Dialling back: households would be called on to reduce the heat, if necessary. © Keystone / Martial Trezzini

In case of a shortage, households and businesses which heat with piped gas would be asked to lower temperatures to 20°C, the government has said.

The contingency scenario agreed by ministers is a slightly modified version of a four-stage plan announced in August, which has since gone through a consultation process involving cantonal authorities and other stakeholders.

In the initial plan, for example, the temperature limit was planned at 19°C, and the contribution to be made by private households was less marked.

On Wednesday the government said that without the contribution of households, which account for some 40% of gas used in the country, reducing usage significantly would not be possible. As for the raising of the maximum temperature from 19°C to 20°C, this was based on the premise that 20°C was an easier number both to measure and to set.

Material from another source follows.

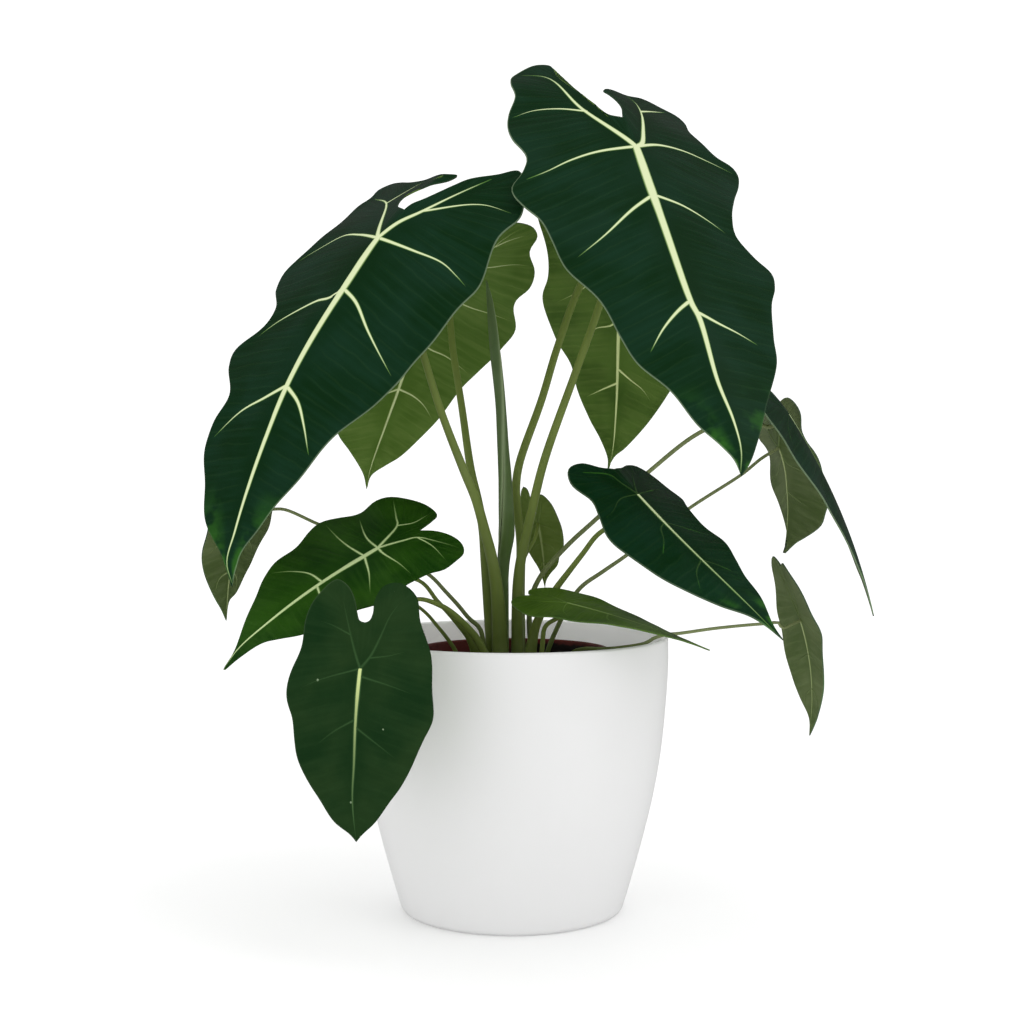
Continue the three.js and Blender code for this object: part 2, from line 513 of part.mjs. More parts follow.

Failure to respect the limit would be punished, but authorities are still exploring options as to how this would work. Economics Minister Guy Parmelin said on Wednesday that the goal was not to send police around to every apartment with thermometers, and that the responsibility of citizens would be called upon in case of a shortage.

Other measures were also finalised, including a decision not to grant exceptions from emergency rationing plans. In scenarios involving a sudden outage of gas, rationing might have to be introduced immediately, and for a period of 24 hours, the government said; this could be extended up to several weeks if necessary.

Ultimately however, as for the likelihood of a severe shortage, “this can’t be predicted and depends on meteorological and especially geopolitical factors”, the executive wrote. For his part, Parmelin said the risk remained – for this winter at least – “relatively low”.